··· SOURCE MATERIAL ···
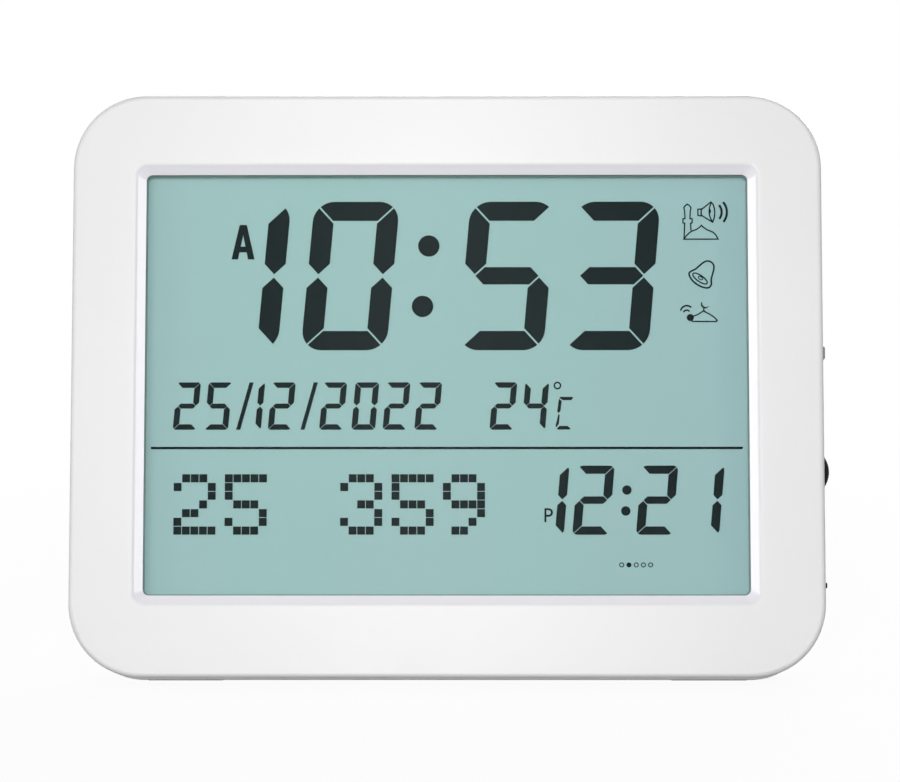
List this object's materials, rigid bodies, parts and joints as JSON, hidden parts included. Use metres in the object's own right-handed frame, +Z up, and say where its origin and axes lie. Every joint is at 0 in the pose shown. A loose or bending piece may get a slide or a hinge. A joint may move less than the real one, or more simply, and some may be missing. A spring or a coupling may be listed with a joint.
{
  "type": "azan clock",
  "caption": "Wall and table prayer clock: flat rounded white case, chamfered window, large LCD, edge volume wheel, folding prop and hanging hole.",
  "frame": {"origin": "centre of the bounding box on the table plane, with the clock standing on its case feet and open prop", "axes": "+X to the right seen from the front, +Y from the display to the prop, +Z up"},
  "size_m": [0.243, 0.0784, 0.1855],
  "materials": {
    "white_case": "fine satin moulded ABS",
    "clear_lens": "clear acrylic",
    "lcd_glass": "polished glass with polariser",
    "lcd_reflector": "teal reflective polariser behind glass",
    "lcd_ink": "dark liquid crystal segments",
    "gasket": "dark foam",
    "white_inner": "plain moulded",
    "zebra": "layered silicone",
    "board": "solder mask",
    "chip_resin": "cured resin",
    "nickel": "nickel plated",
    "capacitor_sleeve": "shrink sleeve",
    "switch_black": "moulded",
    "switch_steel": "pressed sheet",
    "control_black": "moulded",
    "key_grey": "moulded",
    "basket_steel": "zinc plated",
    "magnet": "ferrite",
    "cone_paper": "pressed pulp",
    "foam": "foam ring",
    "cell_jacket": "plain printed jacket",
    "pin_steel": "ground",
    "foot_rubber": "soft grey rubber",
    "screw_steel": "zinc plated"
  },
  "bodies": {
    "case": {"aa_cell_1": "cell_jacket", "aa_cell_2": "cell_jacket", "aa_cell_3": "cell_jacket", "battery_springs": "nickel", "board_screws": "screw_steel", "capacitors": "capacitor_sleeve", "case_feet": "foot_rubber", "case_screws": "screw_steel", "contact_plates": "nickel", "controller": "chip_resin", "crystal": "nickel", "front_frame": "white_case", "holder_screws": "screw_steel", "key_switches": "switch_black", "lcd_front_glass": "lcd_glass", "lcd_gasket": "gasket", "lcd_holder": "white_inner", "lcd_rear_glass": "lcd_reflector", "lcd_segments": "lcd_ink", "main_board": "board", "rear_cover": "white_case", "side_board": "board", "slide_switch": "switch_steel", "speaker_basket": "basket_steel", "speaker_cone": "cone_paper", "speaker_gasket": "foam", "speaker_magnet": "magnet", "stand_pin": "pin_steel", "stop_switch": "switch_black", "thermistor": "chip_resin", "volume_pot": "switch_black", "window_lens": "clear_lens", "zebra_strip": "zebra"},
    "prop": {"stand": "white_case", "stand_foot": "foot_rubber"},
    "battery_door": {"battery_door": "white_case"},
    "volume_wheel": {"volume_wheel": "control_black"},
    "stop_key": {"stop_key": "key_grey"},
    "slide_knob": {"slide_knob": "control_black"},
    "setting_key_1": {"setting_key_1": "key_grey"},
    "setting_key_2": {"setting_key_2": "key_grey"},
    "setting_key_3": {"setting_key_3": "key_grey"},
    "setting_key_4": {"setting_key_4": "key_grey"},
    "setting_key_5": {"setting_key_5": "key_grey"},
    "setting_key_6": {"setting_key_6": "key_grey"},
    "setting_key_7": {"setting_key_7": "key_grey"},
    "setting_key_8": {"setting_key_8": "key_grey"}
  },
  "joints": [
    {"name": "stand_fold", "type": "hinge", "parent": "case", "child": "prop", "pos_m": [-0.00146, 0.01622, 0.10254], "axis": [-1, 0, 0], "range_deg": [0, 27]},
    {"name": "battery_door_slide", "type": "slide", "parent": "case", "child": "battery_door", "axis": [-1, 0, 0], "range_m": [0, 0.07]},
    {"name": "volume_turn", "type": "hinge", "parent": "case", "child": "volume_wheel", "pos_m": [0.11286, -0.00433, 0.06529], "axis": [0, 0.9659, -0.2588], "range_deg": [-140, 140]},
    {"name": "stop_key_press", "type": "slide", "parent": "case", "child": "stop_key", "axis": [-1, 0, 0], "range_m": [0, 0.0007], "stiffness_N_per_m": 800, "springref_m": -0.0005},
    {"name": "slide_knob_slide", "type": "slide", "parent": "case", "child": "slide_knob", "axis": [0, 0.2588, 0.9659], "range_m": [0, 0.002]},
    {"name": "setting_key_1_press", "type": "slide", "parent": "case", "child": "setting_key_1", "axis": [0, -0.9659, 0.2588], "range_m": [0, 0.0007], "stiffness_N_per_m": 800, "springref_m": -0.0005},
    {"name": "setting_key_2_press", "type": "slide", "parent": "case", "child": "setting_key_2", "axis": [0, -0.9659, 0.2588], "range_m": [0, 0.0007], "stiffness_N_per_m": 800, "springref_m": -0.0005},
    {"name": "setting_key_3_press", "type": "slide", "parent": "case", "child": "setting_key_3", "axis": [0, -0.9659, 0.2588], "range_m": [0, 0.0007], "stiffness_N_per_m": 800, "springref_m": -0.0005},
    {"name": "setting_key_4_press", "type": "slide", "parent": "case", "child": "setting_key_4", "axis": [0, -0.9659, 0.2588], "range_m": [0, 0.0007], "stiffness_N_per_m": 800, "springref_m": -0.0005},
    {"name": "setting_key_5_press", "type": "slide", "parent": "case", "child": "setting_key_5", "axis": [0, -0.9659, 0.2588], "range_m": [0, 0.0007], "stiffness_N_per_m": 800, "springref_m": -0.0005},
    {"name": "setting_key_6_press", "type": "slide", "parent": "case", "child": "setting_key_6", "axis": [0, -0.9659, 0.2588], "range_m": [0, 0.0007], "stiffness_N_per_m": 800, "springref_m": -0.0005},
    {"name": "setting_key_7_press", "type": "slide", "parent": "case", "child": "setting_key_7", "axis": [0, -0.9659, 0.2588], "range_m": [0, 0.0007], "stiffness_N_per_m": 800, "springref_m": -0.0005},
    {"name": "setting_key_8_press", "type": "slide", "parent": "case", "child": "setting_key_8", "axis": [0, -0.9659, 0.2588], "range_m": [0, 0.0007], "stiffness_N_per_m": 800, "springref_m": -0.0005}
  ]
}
···
EXERCISE TASK: Your task is to repeat every line exactly.

RESULT BELOW:
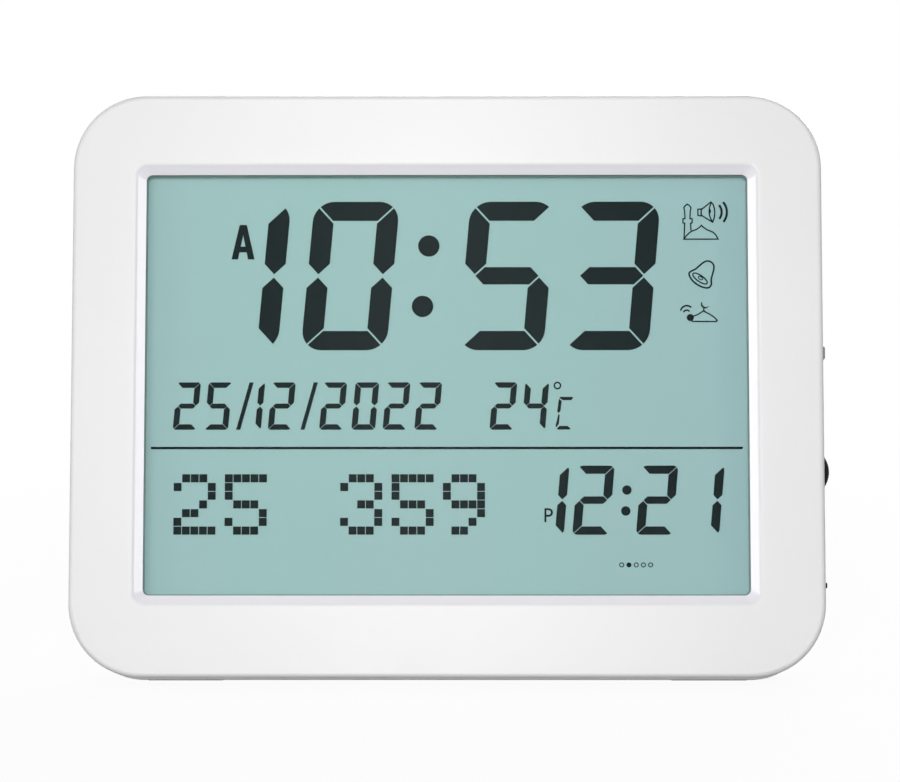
List this object's materials, rigid bodies, parts and joints as JSON, hidden parts included. Use metres in the object's own right-handed frame, +Z up, and say where its origin and axes lie. Every joint is at 0 in the pose shown. A loose or bending piece may get a slide or a hinge. A joint may move less than the real one, or more simply, and some may be missing. A spring or a coupling may be listed with a joint.
{
  "type": "azan clock",
  "caption": "Wall and table prayer clock: flat rounded white case, chamfered window, large LCD, edge volume wheel, folding prop and hanging hole.",
  "frame": {"origin": "centre of the bounding box on the table plane, with the clock standing on its case feet and open prop", "axes": "+X to the right seen from the front, +Y from the display to the prop, +Z up"},
  "size_m": [0.243, 0.0784, 0.1855],
  "materials": {
    "white_case": "fine satin moulded ABS",
    "clear_lens": "clear acrylic",
    "lcd_glass": "polished glass with polariser",
    "lcd_reflector": "teal reflective polariser behind glass",
    "lcd_ink": "dark liquid crystal segments",
    "gasket": "dark foam",
    "white_inner": "plain moulded",
    "zebra": "layered silicone",
    "board": "solder mask",
    "chip_resin": "cured resin",
    "nickel": "nickel plated",
    "capacitor_sleeve": "shrink sleeve",
    "switch_black": "moulded",
    "switch_steel": "pressed sheet",
    "control_black": "moulded",
    "key_grey": "moulded",
    "basket_steel": "zinc plated",
    "magnet": "ferrite",
    "cone_paper": "pressed pulp",
    "foam": "foam ring",
    "cell_jacket": "plain printed jacket",
    "pin_steel": "ground",
    "foot_rubber": "soft grey rubber",
    "screw_steel": "zinc plated"
  },
  "bodies": {
    "case": {"aa_cell_1": "cell_jacket", "aa_cell_2": "cell_jacket", "aa_cell_3": "cell_jacket", "battery_springs": "nickel", "board_screws": "screw_steel", "capacitors": "capacitor_sleeve", "case_feet": "foot_rubber", "case_screws": "screw_steel", "contact_plates": "nickel", "controller": "chip_resin", "crystal": "nickel", "front_frame": "white_case", "holder_screws": "screw_steel", "key_switches": "switch_black", "lcd_front_glass": "lcd_glass", "lcd_gasket": "gasket", "lcd_holder": "white_inner", "lcd_rear_glass": "lcd_reflector", "lcd_segments": "lcd_ink", "main_board": "board", "rear_cover": "white_case", "side_board": "board", "slide_switch": "switch_steel", "speaker_basket": "basket_steel", "speaker_cone": "cone_paper", "speaker_gasket": "foam", "speaker_magnet": "magnet", "stand_pin": "pin_steel", "stop_switch": "switch_black", "thermistor": "chip_resin", "volume_pot": "switch_black", "window_lens": "clear_lens", "zebra_strip": "zebra"},
    "prop": {"stand": "white_case", "stand_foot": "foot_rubber"},
    "battery_door": {"battery_door": "white_case"},
    "volume_wheel": {"volume_wheel": "control_black"},
    "stop_key": {"stop_key": "key_grey"},
    "slide_knob": {"slide_knob": "control_black"},
    "setting_key_1": {"setting_key_1": "key_grey"},
    "setting_key_2": {"setting_key_2": "key_grey"},
    "setting_key_3": {"setting_key_3": "key_grey"},
    "setting_key_4": {"setting_key_4": "key_grey"},
    "setting_key_5": {"setting_key_5": "key_grey"},
    "setting_key_6": {"setting_key_6": "key_grey"},
    "setting_key_7": {"setting_key_7": "key_grey"},
    "setting_key_8": {"setting_key_8": "key_grey"}
  },
  "joints": [
    {"name": "stand_fold", "type": "hinge", "parent": "case", "child": "prop", "pos_m": [-0.00146, 0.01622, 0.10254], "axis": [-1, 0, 0], "range_deg": [0, 27]},
    {"name": "battery_door_slide", "type": "slide", "parent": "case", "child": "battery_door", "axis": [-1, 0, 0], "range_m": [0, 0.07]},
    {"name": "volume_turn", "type": "hinge", "parent": "case", "child": "volume_wheel", "pos_m": [0.11286, -0.00433, 0.06529], "axis": [0, 0.9659, -0.2588], "range_deg": [-140, 140]},
    {"name": "stop_key_press", "type": "slide", "parent": "case", "child": "stop_key", "axis": [-1, 0, 0], "range_m": [0, 0.0007], "stiffness_N_per_m": 800, "springref_m": -0.0005},
    {"name": "slide_knob_slide", "type": "slide", "parent": "case", "child": "slide_knob", "axis": [0, 0.2588, 0.9659], "range_m": [0, 0.002]},
    {"name": "setting_key_1_press", "type": "slide", "parent": "case", "child": "setting_key_1", "axis": [0, -0.9659, 0.2588], "range_m": [0, 0.0007], "stiffness_N_per_m": 800, "springref_m": -0.0005},
    {"name": "setting_key_2_press", "type": "slide", "parent": "case", "child": "setting_key_2", "axis": [0, -0.9659, 0.2588], "range_m": [0, 0.0007], "stiffness_N_per_m": 800, "springref_m": -0.0005},
    {"name": "setting_key_3_press", "type": "slide", "parent": "case", "child": "setting_key_3", "axis": [0, -0.9659, 0.2588], "range_m": [0, 0.0007], "stiffness_N_per_m": 800, "springref_m": -0.0005},
    {"name": "setting_key_4_press", "type": "slide", "parent": "case", "child": "setting_key_4", "axis": [0, -0.9659, 0.2588], "range_m": [0, 0.0007], "stiffness_N_per_m": 800, "springref_m": -0.0005},
    {"name": "setting_key_5_press", "type": "slide", "parent": "case", "child": "setting_key_5", "axis": [0, -0.9659, 0.2588], "range_m": [0, 0.0007], "stiffness_N_per_m": 800, "springref_m": -0.0005},
    {"name": "setting_key_6_press", "type": "slide", "parent": "case", "child": "setting_key_6", "axis": [0, -0.9659, 0.2588], "range_m": [0, 0.0007], "stiffness_N_per_m": 800, "springref_m": -0.0005},
    {"name": "setting_key_7_press", "type": "slide", "parent": "case", "child": "setting_key_7", "axis": [0, -0.9659, 0.2588], "range_m": [0, 0.0007], "stiffness_N_per_m": 800, "springref_m": -0.0005},
    {"name": "setting_key_8_press", "type": "slide", "parent": "case", "child": "setting_key_8", "axis": [0, -0.9659, 0.2588], "range_m": [0, 0.0007], "stiffness_N_per_m": 800, "springref_m": -0.0005}
  ]
}